#### THE REQUEST
What do the lines from the top of the data through the line with "NIB_END_SINK = 0.00045" say? Quote them exactly and include both ends.

#### DATA SECTION

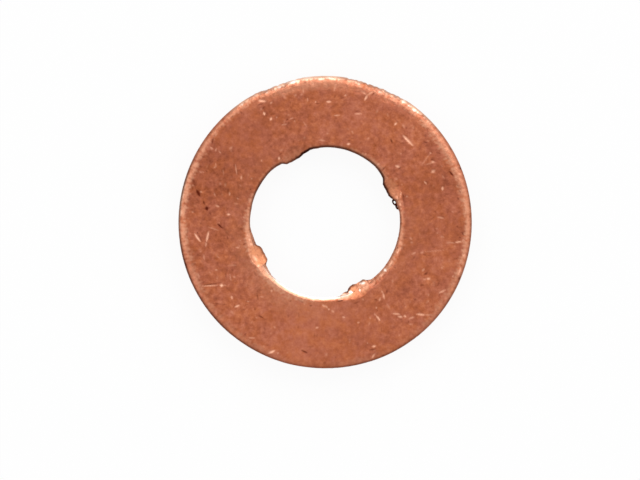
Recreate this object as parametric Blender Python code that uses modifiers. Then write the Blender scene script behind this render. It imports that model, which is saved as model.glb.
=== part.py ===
"""Copper sealing washer that sits under a diesel fuel injector.

A ring punched from soft copper strip, with four small nibs staked inwards from its bore. The nibs
grip the injector's nozzle, so that the washer stays on it while the injector is fitted.

Metres, +Z up. The washer lies flat: its underside is on Z = 0 and its bore is on the Z axis.
The rounded, staked side is up.
"""

import math

import bmesh
import bpy

# Ring
OUTER_DIAMETER = 0.0150
BORE_DIAMETER = 0.0077
THICKNESS = 0.0015

# Rounding that the punch draws into the upper edges: how far in from the edge, and how far down
RIM_ROLL_WIDTH = 0.00042
RIM_ROLL_DEPTH = 0.00020
BORE_ROLL_WIDTH = 0.00028
BORE_ROLL_DEPTH = 0.00017

# Lower part of both walls, where the copper tore instead of being cut: its height and its draw-in
TORN_HEIGHT = 0.00055
TORN_TAPER = 0.00003

# Small rounding that tumbling leaves on the lower edges
LOWER_EDGE_RADIUS = 0.00008

# Nibs: the direction of the first one, how far they stand into the bore, how far below the bore's
# rounding they start and above the underside they end, and how deep they are rooted in the ring.
# At both ends they dip into the bore's wall, and their lip sinks by this much.
FIRST_NIB_ANGLE = math.radians(25.5)
NIB_REACH = 0.00030
NIB_TOP_DROP = 0.00002
NIB_FOOT_HEIGHT = 0.00036
NIB_ROOT = 0.00030
NIB_END_DIP = 0.00002
NIB_END_SINK = 0.00045

# Each nib, anticlockwise from the first: the length of its tip along the bore, and of the flanks
# that lead to it on its clockwise and anticlockwise sides. Worn pins made each a little different.
NIBS = (
    {"name": "first_nib", "tip": 0.00086, "clockwise": 0.00083, "anticlockwise": 0.00053},
    {"name": "second_nib", "tip": 0.00060, "clockwise": 0.00086, "anticlockwise": 0.00060},
    {"name": "third_nib", "tip": 0.00060, "clockwise": 0.00060, "anticlockwise": 0.00046},
    {"name": "fourth_nib", "tip": 0.00073, "clockwise": 0.00042, "anticlockwise": 0.00042},
)

# Conical dent that the staking pin left above each nib: its radius at the top face, how far it
# reaches into the ring from the bore's wall, and the slope of its side
DENT_RADIUS = 0.00114
DENT_REACH = 0.00037
DENT_SLOPE = math.radians(30)

# How far the pin's shape stands above the face that it dents
PIN_CLEARANCE = 0.0002

# Fineness of the curved surfaces
RING_STEPS = 144
RIM_ROLL_STEPS = 8
BORE_ROLL_STEPS = 7
LOWER_EDGE_STEPS = 4
NIB_BELLY_STEPS = 6
NIB_STEP_LENGTH = 0.00009
PIN_SEGMENTS = 96
WELD_DISTANCE = 1e-8
SMOOTH_ANGLE = math.radians(25)

# Bare annealed copper, as linear colour
COPPER_COLOUR = (0.445, 0.130, 0.067, 1.0)
COPPER_ROUGHNESS = 0.45

OUTER_RADIUS = OUTER_DIAMETER / 2
BORE_RADIUS = BORE_DIAMETER / 2


def clear_scene():
    """Removes whatever the scene holds."""
    for old in list(bpy.data.objects):
        bpy.data.objects.remove(old, do_unlink=True)


def new_collection(name):
    """A collection linked to the scene."""
    collection = bpy.data.collections.new(name)
    bpy.context.scene.collection.children.link(collection)
    return collection


def copper():
    """Bare copper with a satin surface."""
    material = bpy.data.materials.new("copper")
    material.use_nodes = True
    shader = material.node_tree.nodes["Principled BSDF"]
    shader.inputs["Base Color"].default_value = COPPER_COLOUR
    shader.inputs["Metallic"].default_value = 1.0
    shader.inputs["Roughness"].default_value = COPPER_ROUGHNESS
    material.diffuse_color = COPPER_COLOUR
    return material


def new_object(name, shape, collection):
    """An object made from a bmesh, in this collection. The bmesh is used up."""
    mesh = bpy.data.meshes.new(name)
    shape.to_mesh(mesh)
    shape.free()
    made = bpy.data.objects.new(name, mesh)
    collection.objects.link(made)
    return made


def as_helper(made):
    """Marks an object as one that only shapes the washer."""
    made.hide_render = True
    made.display_type = "WIRE"
    return made


def corner_round(corner_r, corner_z, reach_r, reach_z, steps):
    """Points of the quarter ellipse that rounds off a corner, from the flat face to the wall.

    reach_r and reach_z go from the corner into the copper, with their signs.
    """
    points = []
    for step in range(steps + 1):
        turn = math.pi / 2 * step / steps
        r = corner_r + reach_r * (1 - math.sin(turn))
        z = corner_z + reach_z * (1 - math.cos(turn))
        points.append((r, z))
    return points


def ring_section():
    """The ring's section as (r, z) points: down the rim, in along the underside, up the bore."""
    foot = LOWER_EDGE_RADIUS
    rim_foot_r = OUTER_RADIUS - TORN_TAPER
    bore_foot_r = BORE_RADIUS + TORN_TAPER
    rim_roll = corner_round(
        OUTER_RADIUS, THICKNESS, -RIM_ROLL_WIDTH, -RIM_ROLL_DEPTH, RIM_ROLL_STEPS
    )
    bore_roll = corner_round(
        BORE_RADIUS, THICKNESS, BORE_ROLL_WIDTH, -BORE_ROLL_DEPTH, BORE_ROLL_STEPS
    )
    rim_foot = corner_round(rim_foot_r, 0, -foot, foot, LOWER_EDGE_STEPS)
    bore_foot = corner_round(bore_foot_r, 0, foot, foot, LOWER_EDGE_STEPS)
    rim = rim_roll + [(OUTER_RADIUS, TORN_HEIGHT)] + rim_foot[::-1]
    bore = bore_foot + [(BORE_RADIUS, TORN_HEIGHT)] + bore_roll[::-1]
    return rim + bore


def turned_ring(collection):
    """The punched ring: its section turned about the Z axis."""
    shape = bmesh.new()
    corners = [shape.verts.new((r, 0, z)) for r, z in ring_section()]
    for first, second in zip(corners, corners[1:] + corners[:1]):
        shape.edges.new((first, second))
    ring = new_object("copper_washer", shape, collection)
    turn = ring.modifiers.new("turn", "SCREW")
    turn.axis = "Z"
    turn.angle = math.tau
    turn.steps = RING_STEPS
    turn.render_steps = RING_STEPS
    turn.use_merge_vertices = True
    turn.merge_threshold = WELD_DISTANCE
    return ring


def nib_section(fullness):
    """A nib's section as (r, z) points, for a fullness from 0 at its ends to 1 at its tip.

    The lip is at the top, where the pin pushed hardest, and the belly below it draws back to the
    wall.
    """
    root_r = BORE_RADIUS + NIB_ROOT
    stand = NIB_ROOT - NIB_END_DIP + (NIB_END_DIP + NIB_REACH) * fullness
    lip_z = THICKNESS - BORE_ROLL_DEPTH - NIB_TOP_DROP - NIB_END_SINK * (1 - fullness)
    points = [(root_r, lip_z)]
    for step in range(NIB_BELLY_STEPS + 1):
        turn = math.pi / 2 * step / NIB_BELLY_STEPS
        z = lip_z + (NIB_FOOT_HEIGHT - lip_z) * math.sin(turn)
        points.append((root_r - stand * math.cos(turn), z))
    return points


def nib_fullness(along, nib):
    """How far a nib stands out at this distance from its middle, from 0 at its ends to 1."""
    flank = nib["anticlockwise"] if along > 0 else nib["clockwise"]
    past_tip = max(abs(along) - nib["tip"] / 2, 0.0)
    share = min(past_tip / flank, 1.0)
    return 1 - share * share * (3 - 2 * share)


def nib_body(nib, direction, collection):
    """One nib: its section carried round the bore, standing out less towards both ends."""
    first = -nib["tip"] / 2 - nib["clockwise"]
    last = nib["tip"] / 2 + nib["anticlockwise"]
    steps = math.ceil((last - first) / NIB_STEP_LENGTH)
    shape = bmesh.new()
    rows = []
    for step in range(steps + 1):
        along = first + (last - first) * step / steps
        turn = direction + along / BORE_RADIUS
        row = []
        for r, z in nib_section(nib_fullness(along, nib)):
            row.append(shape.verts.new((r * math.cos(turn), r * math.sin(turn), z)))
        rows.append(row)
    for row, after in zip(rows, rows[1:]):
        for k in range(len(row) - 1):
            shape.faces.new((row[k], row[k + 1], after[k + 1], after[k]))
        shape.faces.new((row[-1], row[0], after[0], after[-1]))
    shape.faces.new(rows[0])
    shape.faces.new(rows[-1])
    bmesh.ops.remove_doubles(shape, verts=shape.verts, dist=WELD_DISTANCE)
    bmesh.ops.recalc_face_normals(shape, faces=shape.faces)
    return as_helper(new_object(nib["name"], shape, collection))


def staking_pin(nib, direction, collection):
    """The blunt conical pin that pushed a nib out, as a cutter for the dent that it left."""
    depth = DENT_RADIUS * math.tan(DENT_SLOPE)
    top_radius = DENT_RADIUS + PIN_CLEARANCE / math.tan(DENT_SLOPE)
    shape = bmesh.new()
    bmesh.ops.create_cone(
        shape,
        cap_ends=True,
        segments=PIN_SEGMENTS,
        radius1=0,
        radius2=top_radius,
        depth=depth + PIN_CLEARANCE,
    )
    pin = as_helper(new_object("pin_of_" + nib["name"], shape, collection))
    from_axis = BORE_RADIUS + DENT_REACH - DENT_RADIUS
    middle_z = THICKNESS + (PIN_CLEARANCE - depth) / 2
    pin.location = (from_axis * math.cos(direction), from_axis * math.sin(direction), middle_z)
    pin.rotation_euler = (0, 0, direction)
    return pin


def combine(made, name, operation, collection):
    """Joins every object of the collection to this one, or cuts them from it."""
    boolean = made.modifiers.new(name, "BOOLEAN")
    boolean.operation = operation
    boolean.operand_type = "COLLECTION"
    boolean.collection = collection
    boolean.solver = "EXACT"


def finish(made):
    """Makes the modifiers' result the object's own mesh, smooth apart from its true edges."""
    graph = bpy.context.evaluated_depsgraph_get()
    mesh = bpy.data.meshes.new_from_object(made.evaluated_get(graph))
    made.modifiers.clear()
    made.data = mesh
    mesh.shade_smooth()
    mesh.set_sharp_from_angle(angle=SMOOTH_ANGLE)
    shading = made.modifiers.new("flat_faces_stay_flat", "WEIGHTED_NORMAL")
    shading.keep_sharp = True


clear_scene()
part = new_collection("injector_washer")
nibs = new_collection("nibs")
pins = new_collection("staking_pins")

washer = turned_ring(part)
for number, nib_form in enumerate(NIBS):
    nib_angle = FIRST_NIB_ANGLE + math.tau * number / len(NIBS)
    nib_body(nib_form, nib_angle, nibs)
    staking_pin(nib_form, nib_angle, pins)
combine(washer, "join_nibs", "UNION", nibs)
combine(washer, "press_dents", "DIFFERENCE", pins)
finish(washer)
washer.data.materials.clear()
washer.data.materials.append(copper())
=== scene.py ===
"""Sealing washer that sits under a diesel fuel injector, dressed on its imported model.

A ring punched from soft copper strip, with four nibs staked into its bore. Metres, +Z up: the
washer lies on Z = 0 with its rounded, staked face up, and the camera looks straight down on it.
"""

import math

import bpy
import numpy as np
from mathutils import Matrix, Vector, noise


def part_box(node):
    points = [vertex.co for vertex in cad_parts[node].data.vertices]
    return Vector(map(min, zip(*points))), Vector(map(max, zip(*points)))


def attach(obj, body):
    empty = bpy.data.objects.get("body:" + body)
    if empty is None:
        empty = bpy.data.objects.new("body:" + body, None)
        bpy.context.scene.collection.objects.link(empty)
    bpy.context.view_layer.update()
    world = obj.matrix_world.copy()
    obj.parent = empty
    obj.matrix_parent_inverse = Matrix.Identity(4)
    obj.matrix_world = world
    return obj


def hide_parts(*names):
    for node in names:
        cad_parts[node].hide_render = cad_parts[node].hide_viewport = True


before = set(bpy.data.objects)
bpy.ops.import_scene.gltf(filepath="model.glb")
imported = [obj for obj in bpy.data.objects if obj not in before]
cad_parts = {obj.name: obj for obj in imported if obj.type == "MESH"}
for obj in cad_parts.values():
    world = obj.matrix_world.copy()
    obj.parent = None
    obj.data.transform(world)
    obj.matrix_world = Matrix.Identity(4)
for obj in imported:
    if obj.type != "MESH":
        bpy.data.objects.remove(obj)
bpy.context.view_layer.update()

# The ring
# Pierced and blanked from annealed copper strip in one stroke. The punch draws the upper edges
# round and cuts the top of each wall smooth. Below that the copper tears and draws in a little.
MM = 0.001
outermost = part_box("copper_washer")[1]
OUTER_RADIUS = round(outermost.x, 6)
THICKNESS = round(outermost.z, 6)
BORE_RADIUS = 3.85 * MM
RIM_ROLL_WIDTH = 0.42 * MM
RIM_ROLL_DEPTH = 0.20 * MM
BORE_ROLL_WIDTH = 0.28 * MM
BORE_ROLL_DEPTH = 0.17 * MM
TORN_HEIGHT = 0.55 * MM
TORN_TAPER = 0.03 * MM
FOOT_RADIUS = 0.08 * MM
NIB_FOOT_HEIGHT = 0.36 * MM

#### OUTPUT
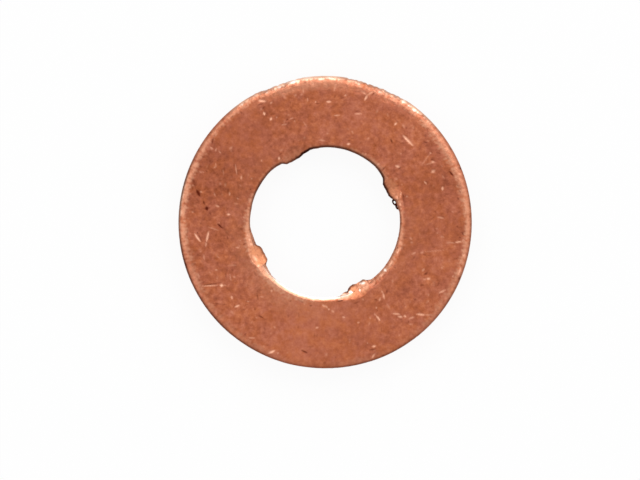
Recreate this object as parametric Blender Python code that uses modifiers. Then write the Blender scene script behind this render. It imports that model, which is saved as model.glb.
=== part.py ===
"""Copper sealing washer that sits under a diesel fuel injector.

A ring punched from soft copper strip, with four small nibs staked inwards from its bore. The nibs
grip the injector's nozzle, so that the washer stays on it while the injector is fitted.

Metres, +Z up. The washer lies flat: its underside is on Z = 0 and its bore is on the Z axis.
The rounded, staked side is up.
"""

import math

import bmesh
import bpy

# Ring
OUTER_DIAMETER = 0.0150
BORE_DIAMETER = 0.0077
THICKNESS = 0.0015

# Rounding that the punch draws into the upper edges: how far in from the edge, and how far down
RIM_ROLL_WIDTH = 0.00042
RIM_ROLL_DEPTH = 0.00020
BORE_ROLL_WIDTH = 0.00028
BORE_ROLL_DEPTH = 0.00017

# Lower part of both walls, where the copper tore instead of being cut: its height and its draw-in
TORN_HEIGHT = 0.00055
TORN_TAPER = 0.00003

# Small rounding that tumbling leaves on the lower edges
LOWER_EDGE_RADIUS = 0.00008

# Nibs: the direction of the first one, how far they stand into the bore, how far below the bore's
# rounding they start and above the underside they end, and how deep they are rooted in the ring.
# At both ends they dip into the bore's wall, and their lip sinks by this much.
FIRST_NIB_ANGLE = math.radians(25.5)
NIB_REACH = 0.00030
NIB_TOP_DROP = 0.00002
NIB_FOOT_HEIGHT = 0.00036
NIB_ROOT = 0.00030
NIB_END_DIP = 0.00002
NIB_END_SINK = 0.00045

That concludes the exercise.